The great puritan John Flavel said, “The providence of God is like Hebrew words – it can only be read backwards.” The story of Joseph is a story of God’s providence, it must be read backwards. In fact all of the Old Testament is a story of God’s providence, it must be read backwards. Or as Sinclair Ferguson wrote, “…the events, imagery, and language of the Old Testament are like a shadow cast backward into history by Christ, the light of the world.” Later in the same great book, In Christ Alone, he goes on to write:
The invisible is more substantial than the visible;
The future shapes the past;
The new is more fundamental than the past.
What does all this mean?
Simply put, it means that the story of the Lord Jesus, his person and work, is not a divine afterthought, a heavenly plan B hurriedly scrambles together when plan A went horribly wrong. No, the coming of Christ was in the plan before the fall. Everything that preceded it chronologically actually follows it logically.
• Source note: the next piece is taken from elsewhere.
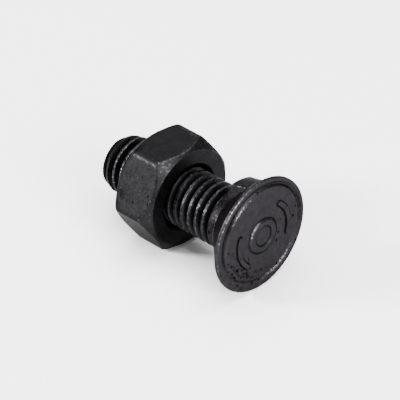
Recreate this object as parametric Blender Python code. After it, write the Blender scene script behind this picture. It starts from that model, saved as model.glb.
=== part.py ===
"""Plow bolt with its hex nut: an M10 x 30 countersunk bolt with one nib, lying on its side.

Metres, +Z up, +X towards the head. Both pieces are modelled along the X axis, with the front of
the head's rim at x = 0 and the thread running towards -X. They are then laid down together on
the edge of the nut's lowest flat and on the rim of the head, with the middle of the floor under
them at the origin.
"""

from math import atan2, ceil, cos, floor, pi, radians, sin, tan

import bmesh
import bpy
from mathutils import Matrix, Vector

# Bolt: thread and shank, with places counted along the axis from the rim's front
THREAD_RADIUS = 0.00493
PITCH = 0.0015
THREAD_DEPTH = 0.00088
CREST_FLAT = 0.00034
ROOT_FLAT = 0.00030
SHANK_END = -0.03015
RUN_OUT = 0.0006
CREST_PLACE = -0.00927
CREST_ANGLE = radians(-86.0)
POINT_RADIUS = 0.00440
POINT_ANGLE = radians(18.0)
NECK_RADIUS = 0.0050
NECK_LENGTH = 0.00105

# Bolt: countersunk head, forged a little off the shank's axis
HEAD_RADIUS = 0.0097
HEAD_OFFSET = 0.00017
HEAD_OFFSET_ANGLE = radians(52.0)
CONE_ANGLE = radians(45.0)
RIM_LAND = 0.00025
RIM_ROUND = 0.00025
GROOVE_INSET = 0.00137
GROOVE_FLAT = 0.00014
GROOVE_SLOPE = 0.00030
GROOVE_DEPTH = 0.00024
FACE_HEIGHT = 0.00020
FACE_ROLL = 0.0008
BOSS_RADIUS = 0.0030
BOSS_OFFSET = 0.00035
BOSS_HEIGHT = 0.00030
BOSS_SLOPE = 0.00035
DIMPLE_RADIUS = 0.0019
DIMPLE_DEPTH = 0.00018
DIMPLE_SLOPE = 0.00022

# Bolt: nib on the cone
NIB_ANGLE = radians(10.0)
NIB_WIDTH = 0.0040
NIB_INSET = 0.0018
NIB_OVERHANG = 0.0003
NIB_ROUND = 0.0009
NIB_RISE = radians(9.0)
NIB_BITE = 0.0009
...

Jesus is the true and better Joseph. He is the righteous, elect, and anointed Son, lifted up by His Father and hated by men, for He exposes our disobedience. He is sent as a lamb to the slaughter, not ignorantly, but knowingly by His Father. He is handed over to the Gentiles, suffering for our salvation. After going to the lowest depths bearing the wrath of God, His Father raises Him up, sets Him in the position of supreme ruler, and then using this new power Jesus saves those who have so horribly sinned against Him.
This is the supreme story of God’s providence (Acts 4:27-28). All of history centers around it.